My voice dried up, like the moisture on my eyeballs.
She was as solid as the walls of that room. She wore jeans and a white blouse and a tweed blazer. Studying her, my heart pounding, I noticed that her hair was a lighter shade of brown than mine, her nose slightly tipped at the end, where mine was straight. She was an inch or two taller than I was, and at least ten pounds lighter.
“Don’t go,” I said, and started to move, intending to touch her. If I touched her, she’d be real.
The pain in my legs stopped me.
She smiled again, waggled her fingers in farewell.
I stared, a thousand questions battering at the back of my throat. I couldn’t utter a one.
Eventually, I had to blink.
When I looked again, she was gone, and I knew it was for good.
Who was she? Maybe she was a hallucination. Maybe she really was the ghost of my dead twin.
I’ll never know for sure.
And maybe I don’t need to know.
Epilogue
Tucson General Hospital
S onterra and I stared in wonder at the two tiny forms on the screen of the sonogram machine. Our babies. Our boys.
“Will you look at that?” Sonterra marveled, clutching my hand. “Twins.”
I merely nodded, too stricken to speak.
“They look and sound healthy,” observed the doctor with a relieved smile. “Any names in mind?”
I chose the first one, for two of my favorite men. “Anthony Alejandro.”
Sonterra nodded in rapt agreement, reached out to trace the small forms with the tips of his fingers. “And Edward James.”
Edward for his former partner and now deputy, of course. And James for Jimmy Ruiz. My throat tightened with emotion.
“It’s a good world,” I said when I could speak.
The doctor nodded, waited a few more moments, then lifted the handheld scanner off my belly, switched off the machine, and left the room.
Sonterra patted my stomach. “It gets better,” he said.

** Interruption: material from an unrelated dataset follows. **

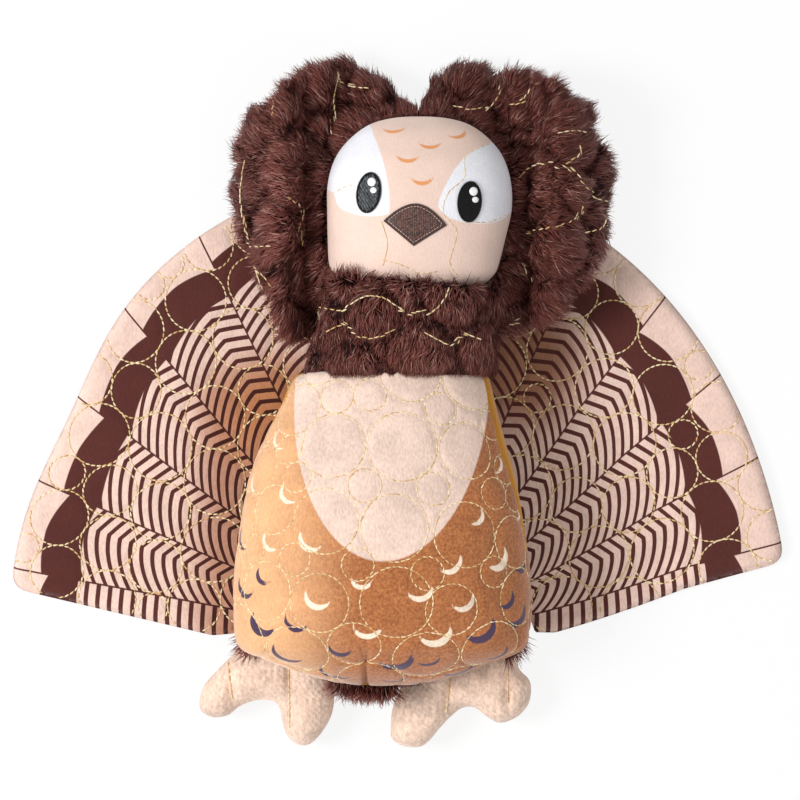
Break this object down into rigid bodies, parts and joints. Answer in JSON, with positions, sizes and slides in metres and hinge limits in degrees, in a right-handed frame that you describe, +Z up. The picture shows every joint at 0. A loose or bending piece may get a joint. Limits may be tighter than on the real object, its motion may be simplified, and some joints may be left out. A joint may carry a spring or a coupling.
{
  "type": "plush dog toy",
  "caption": "Stuffed bird toy for a dog, lying on its back: quilted fan tail, fur ruff, fur neck band, printed body with a bib, and fleece feet.",
  "frame": {"origin": "centre of the toy's outline on the surface that it lies on", "axes": "+X to the viewer's right across the tail, +Y from the feet towards the head, +Z up, out of the toy's front"},
  "size_m": [0.309, 0.2713, 0.074],
  "materials": {
    "printed_plush": "short printed plush, quilted",
    "mustard_plush": "short plush",
    "brown_fur": "long pile fur",
    "pale_plush": "short printed plush",
    "pale_fleece": "short curly fleece",
    "tail_printed_plush": "short printed plush, quilted",
    "tail_back_plush": "short brown plush",
    "polyester_filling": "loose polyester fibre",
    "crinkle_film": "thin crinkled film",
    "squeaker_vinyl": "soft moulded vinyl",
    "black_thread": "dense satin stitch",
    "white_thread": "dense satin stitch",
    "brown_thread": "dense fill stitch"
  },
  "bodies": {
    "root": {"body_front_panel": "printed_plush", "body_gusset_left": "mustard_plush", "body_gusset_right": "mustard_plush", "body_back_panel": "brown_fur", "squeaker_bulb": "squeaker_vinyl", "squeaker_reed": "squeaker_vinyl", "body_filling_front": "polyester_filling", "body_filling_back": "polyester_filling", "neck_band": "brown_fur", "tail_centre_front": "tail_printed_plush", "tail_centre_film": "crinkle_film", "tail_centre_back": "tail_back_plush"},
    "head": {"face_panel": "pale_plush", "head_back_panel": "brown_fur", "head_filling": "polyester_filling", "pupil_left": "black_thread", "glint_left_large": "white_thread", "glint_left_small": "white_thread", "pupil_right": "black_thread", "glint_right_large": "white_thread", "glint_right_small": "white_thread", "beak": "brown_thread", "ruff_crown_front": "brown_fur", "ruff_crown_batting": "polyester_filling", "ruff_crown_back": "brown_fur"},
    "tail_left": {"tail_left_front": "tail_printed_plush", "tail_left_film": "crinkle_film", "tail_left_back": "tail_back_plush"},
    "tail_right": {"tail_right_front": "tail_printed_plush", "tail_right_film": "crinkle_film", "tail_right_back": "tail_back_plush"},
    "foot_left": {"foot_left_cover": "pale_fleece", "foot_left_filling": "polyester_filling"},
    "foot_right": {"foot_right_cover": "pale_fleece", "foot_right_filling": "polyester_filling"},
    "ruff_left": {"ruff_left_front": "brown_fur", "ruff_left_batting": "polyester_filling", "ruff_left_back": "brown_fur"},
    "ruff_right": {"ruff_right_front": "brown_fur", "ruff_right_batting": "polyester_filling", "ruff_right_back": "brown_fur"}
  },
  "joints": [
    {"name": "head_nod", "type": "hinge", "parent": "root", "child": "head", "pos_m": [0.003, 0.03, 0.037], "axis": [1, 0, 0], "range_deg": [0, 30], "deforming": ["neck_band"]},
    {"name": "tail_left_fold", "type": "hinge", "parent": "root", "child": "tail_left", "pos_m": [-0.068, -0.0924, 0.0037], "axis": [-0.0125, 0.9999, 0], "range_deg": [0, 75]},
    {"name": "tail_right_fold", "type": "hinge", "parent": "root", "child": "tail_right", "pos_m": [0.059, -0.0924, 0.0037], "axis": [-0.1902, -0.9817, 0], "range_deg": [0, 75]},
    {"name": "foot_left_swing", "type": "hinge", "parent": "root", "child": "foot_left", "pos_m": [-0.046, -0.098, 0.0108], "axis": [-1, 0, 0], "range_deg": [-45, 20]},
    {"name": "foot_right_swing", "type": "hinge", "parent": "root", "child": "foot_right", "pos_m": [0.0255, -0.098, 0.0108], "axis": [-1, 0, 0], "range_deg": [-45, 20]},
    {"name": "ruff_left_flap", "type": "hinge", "parent": "head", "child": "ruff_left", "pos_m": [-0.03468, 0.08, 0.024], "axis": [0, 1, 0], "range_deg": [0, 40]},
    {"name": "ruff_right_flap", "type": "hinge", "parent": "head", "child": "ruff_right", "pos_m": [0.04988, 0.08, 0.024], "axis": [0, -1, 0], "range_deg": [0, 40]}
  ]
}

I searched his face. “Tell me.”
“While you were getting set up for this, I looked in on Suzie. She’s not talking yet, but she’s conscious. It’ll be a long road back.” He paused, swallowed, blinked away the moisture in his eyes. “Her dad and stepmother are determined to get her all the help she needs, and they obviously love her very much. She’s going to be okay, Clare.”